We can learn much from admissions about the benefits of recruiting from a more socially diverse talent pool. Yet increasing the number of people from working-class backgrounds who get in is only part of the solution. Good social mobility employers also create equitable pathways to progression and close the Class Pay Gap. Our research confirms that, right now, a pay gap of £5,807 exists between academics from working-class backgrounds and peers from middle-class backgrounds.
This is evidently unfair. Talented people from working-class backgrounds are unfairly shut out of opportunities and, if they somehow manage to unlock the door, they then face a pay gap that holds them back financially.
A regulatory eye
This is not only bad for the ‘marketplace of ideas’, but it will also increasingly pose a reputational risk. Scrutiny on student access and participation is increasing, with a new approach from the Office for Students (OfS) through an equality of opportunity risk register – there are risks presented by workforce inequalities too.

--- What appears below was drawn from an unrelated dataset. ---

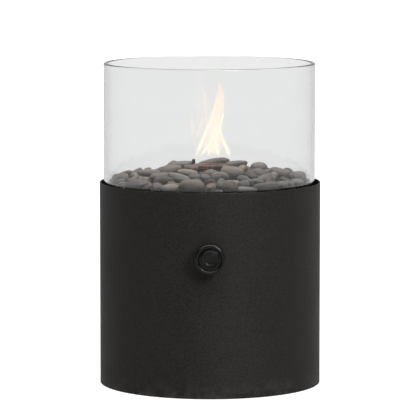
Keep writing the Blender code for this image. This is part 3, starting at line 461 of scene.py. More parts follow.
def make_river_stone():
    """Each pebble carries its own tone, from blue-grey through taupe to brown."""
    made, shader, place = begin("river_stone", specular_ior_level=0.35)
    tone, upper = (put(place, "Attribute", attribute_name=name).outputs["Fac"]
                   for name in ("tone", "upper"))
    colour = ramp(tone, ((0.0, (0.045, 0.044, 0.043)), (0.25, (0.082, 0.081, 0.079)),
                         (0.6, (0.128, 0.125, 0.120)), (0.80, (0.150, 0.124, 0.098)),
                         (0.94, (0.175, 0.171, 0.162)), (1.0, (0.330, 0.255, 0.180))))
    veins = use(MOTTLE, place, scale=70.0, detail=5.0, contrast=2.4)
    grain = use(MOTTLE, place, scale=900.0, detail=3.0, contrast=2.6)
    rust = use(MOTTLE, place, scale=32.0, detail=3.0, contrast=5.0)
    veined = put(place, "Mix", data_type="RGBA", blend_type="MULTIPLY")
    veined.inputs["Factor"].default_value = 1.0
    shade = blend_colours(veins, (0.72, 0.72, 0.74), (1.12, 1.10, 1.08))
    wire(colour, veined.inputs[6])
    wire(shade, veined.inputs[7])
    colour = tint(rust, 0.22, veined.outputs[2], (0.21, 0.115, 0.060))
    colour = tint(grain, 0.18, colour, (0.030, 0.028, 0.027))
    # Painted shade: each stone is darkened towards its underside, where the stones round it shade
    # it.
    colour = blend_colours(level(upper, 0.72, 0.0), colour, (0.016, 0.015, 0.014))
    height = plus(times(veins, 0.6), grain)
    dress(shader, colour, level(veins, 0.50, 0.72), height, 0.25, 0.00015)
    return made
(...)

We know from the recent OfS outcomes report that universities have boosted commitments to increasing attainment in schools, and to improving the evaluation of this work. Taking a lead on workplace social mobility is the natural next step for institutions with a rich heritage in widening participation. Disputes over working conditions and pay only add to the urgency to act. Steps to improve recruitment, retention and progression will count for little if the university is not publicly seen as being a good employer.

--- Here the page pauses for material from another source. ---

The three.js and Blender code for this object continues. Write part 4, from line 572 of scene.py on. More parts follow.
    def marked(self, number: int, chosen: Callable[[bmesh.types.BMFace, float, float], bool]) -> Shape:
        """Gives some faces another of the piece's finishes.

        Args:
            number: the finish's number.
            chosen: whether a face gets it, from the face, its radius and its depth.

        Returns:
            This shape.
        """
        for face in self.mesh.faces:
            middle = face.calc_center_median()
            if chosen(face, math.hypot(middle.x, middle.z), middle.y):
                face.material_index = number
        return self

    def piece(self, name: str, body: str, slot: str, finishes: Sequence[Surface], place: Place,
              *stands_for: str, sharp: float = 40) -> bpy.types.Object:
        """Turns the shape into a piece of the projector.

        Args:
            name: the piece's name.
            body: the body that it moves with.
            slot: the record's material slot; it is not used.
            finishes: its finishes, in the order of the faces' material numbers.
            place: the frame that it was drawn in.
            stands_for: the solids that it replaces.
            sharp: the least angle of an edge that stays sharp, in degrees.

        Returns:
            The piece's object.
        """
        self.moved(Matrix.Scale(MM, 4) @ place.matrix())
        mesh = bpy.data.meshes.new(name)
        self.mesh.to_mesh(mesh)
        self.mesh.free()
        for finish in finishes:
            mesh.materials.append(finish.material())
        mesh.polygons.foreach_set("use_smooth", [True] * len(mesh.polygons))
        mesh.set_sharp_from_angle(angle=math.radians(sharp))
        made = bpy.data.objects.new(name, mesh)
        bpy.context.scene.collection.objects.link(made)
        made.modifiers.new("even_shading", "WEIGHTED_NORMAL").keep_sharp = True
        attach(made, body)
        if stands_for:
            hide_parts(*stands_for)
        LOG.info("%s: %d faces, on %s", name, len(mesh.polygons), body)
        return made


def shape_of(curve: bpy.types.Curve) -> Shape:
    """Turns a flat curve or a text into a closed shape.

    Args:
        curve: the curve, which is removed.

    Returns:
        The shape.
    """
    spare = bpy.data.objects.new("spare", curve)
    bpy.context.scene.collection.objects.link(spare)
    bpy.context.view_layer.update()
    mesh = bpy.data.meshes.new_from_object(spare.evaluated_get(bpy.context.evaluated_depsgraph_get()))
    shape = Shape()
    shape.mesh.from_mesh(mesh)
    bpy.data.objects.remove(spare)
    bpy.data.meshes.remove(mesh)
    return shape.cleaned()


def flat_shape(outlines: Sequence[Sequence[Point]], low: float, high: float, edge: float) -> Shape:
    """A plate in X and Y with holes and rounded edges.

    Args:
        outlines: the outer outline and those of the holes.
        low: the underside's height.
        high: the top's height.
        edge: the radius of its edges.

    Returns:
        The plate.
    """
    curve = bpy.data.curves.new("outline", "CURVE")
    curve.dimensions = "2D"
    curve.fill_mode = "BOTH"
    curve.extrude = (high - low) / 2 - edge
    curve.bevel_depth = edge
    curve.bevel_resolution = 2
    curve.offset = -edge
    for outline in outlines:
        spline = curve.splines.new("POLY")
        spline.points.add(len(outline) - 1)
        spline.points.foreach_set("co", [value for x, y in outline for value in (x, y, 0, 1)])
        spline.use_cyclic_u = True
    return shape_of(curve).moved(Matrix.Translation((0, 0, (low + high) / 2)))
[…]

Why, then, has no higher education institution ever entered the Social Mobility Employer Index?
The Index, as the leading authority on employer-led social mobility, is an assessment and benchmarking tool. It gives employers access to personalised advice on their social mobility strategy. The value of the Index is shown by the return of top employers like KPMG, BBC and PwC who have entered for six consecutive years. Joining these employers would help universities rescue social class from being the forgotten dimension of diversity.
Workplace social mobility can be the next social mobility frontier for universities. Becoming more accessible and inclusive is morally right, good for the recruitment and retention of staff, and will benefit students. Help is available and universities must take advantage of it.
The Social Mobility Employer Index opens for entries in March. I urge all readers to ensure their employer takes on the mantle and strides forward on social mobility once more.